B&E: What about UBI’s rural presence? How do you plan to augment it further?
MVN: Rural and agricultural banking are significant areas of priority for the bank. Almost 55% of our branches are located in centers which cater to the needs of people whose livelihood is dependent upon agriculture and allied activities. Going forward, bank will open significant number of branches in rural centres in order to facilitate meaningful financial inclusion. This will include at least 25% of new branches in unbanked rural centres (Tier 5 & Tier 6). Any one technology can not suffice the needs of rural areas due to the locational issues and different comfort of the people for a particular technology. Therefore, UBI is using a host of technology platforms to reach out to the masses. This includes biometric cards, ATMs and mobile banking. In fact, we have recently tied up with Nokia for our co-branded product ‘Union Money’. Under this a person can transfer the money, pay his utility bills just by visiting any Nokia outlet. Then there are business correspondents who reach out to the people using biometric card technology.

B&E: Your expansion plans for the current fiscal...

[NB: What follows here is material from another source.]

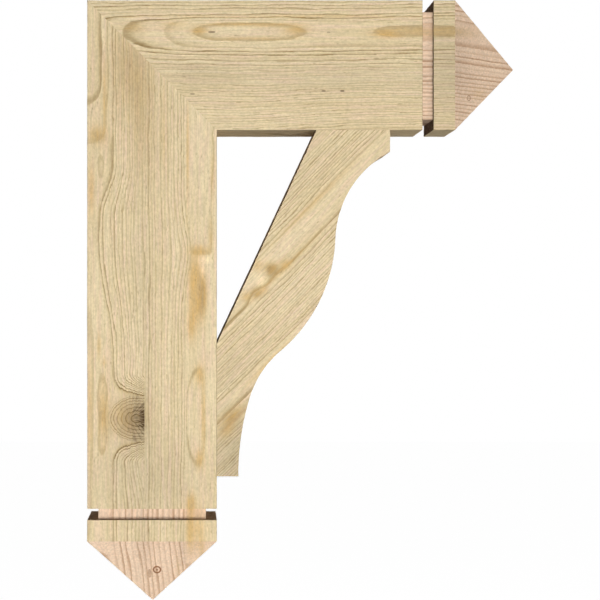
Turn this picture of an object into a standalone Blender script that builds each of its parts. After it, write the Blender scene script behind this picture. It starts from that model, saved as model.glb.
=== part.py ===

MVN: UBI today has more than 3,000 branches and nearly 2,700 ATMs across the country. There is still vast scope for deepening our presence in pockets of emerging growth centres. In FY 2012, a total of 400 branches are likely to be opened. Of the new branches, significant share will be for branches in hitherto under-banked centres. Similarly, we are planning to increase our ATMs to 5,000 by end of the current fiscal. As far as international expansion plans are concerned, UBI would expand in select geographies. Presently, the bank has approvals from the Reserve Bank of India (RBI) for converting the representative office in London (United Kingdom) into a subsidiary and representative office at Sydney into a branch. The bank also has approvals for opening a branch each in Antwerp (Belgium) and Dubai International Financial Centre and representative offices at Johannesburg (South Africa) and Toronto (Canada). The process of obtaining approvals from the respective foreign country regulators are at various stages.